Получила законные права любовь к коллекционированию, когда-то вызывавшая стойкие подозрения в связях со спекуляцией.
Нет нужды особо отмечать новую ценность эротической любви и связанного с нею секса. Если раньше секс нередко отождествлялся с развратом и можно было на полном серьезе утверждать, что у нас в стране секса нет, то теперь о сексе говорят, быть может, излишне много и чересчур громко.
Прорезался, или, точнее сказать, постепенно прорезается, голос у сексуальных меньшинств.
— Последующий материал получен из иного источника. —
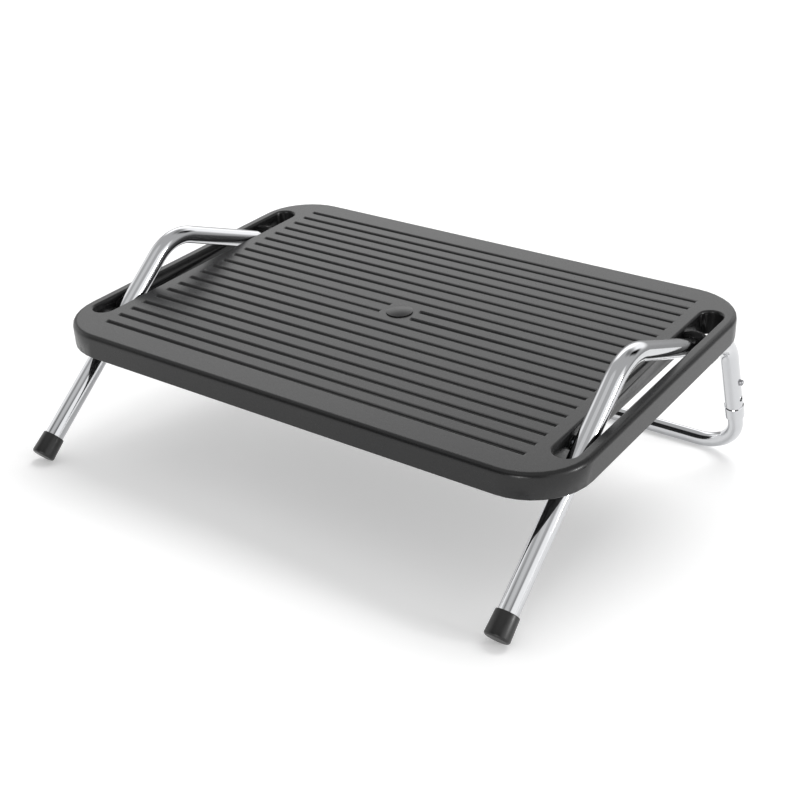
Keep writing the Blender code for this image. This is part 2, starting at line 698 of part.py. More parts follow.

Можно ожидать, что в скором времени они заявят о своем притеснении, начнут проводить манифестации и потребуют, как в некоторых западных странах, возможности заключения браков между представителями одного и того же пола.
Эротическая любовь, ранее принижавшаяся и оттеснявшаяся на обочину теми видами любви, которые представлялись социально более значимыми, все более перемещается в центр всего многообразия видов человеческой любви и становится несомненной парадигмой любви вообще.
Меняются, таким образом, как отдельные виды любви, так и их иерарахия. И этот достаточно быстро идущий процесс перемен показывает, что любовь постепенно обретает те формы, какие она имеет в развитом открытом обществе. В сфере чувств изменения идут в том же направлении, что и в других областях, – от коллективизма к индивидуализму, от закрытого общества к открытому.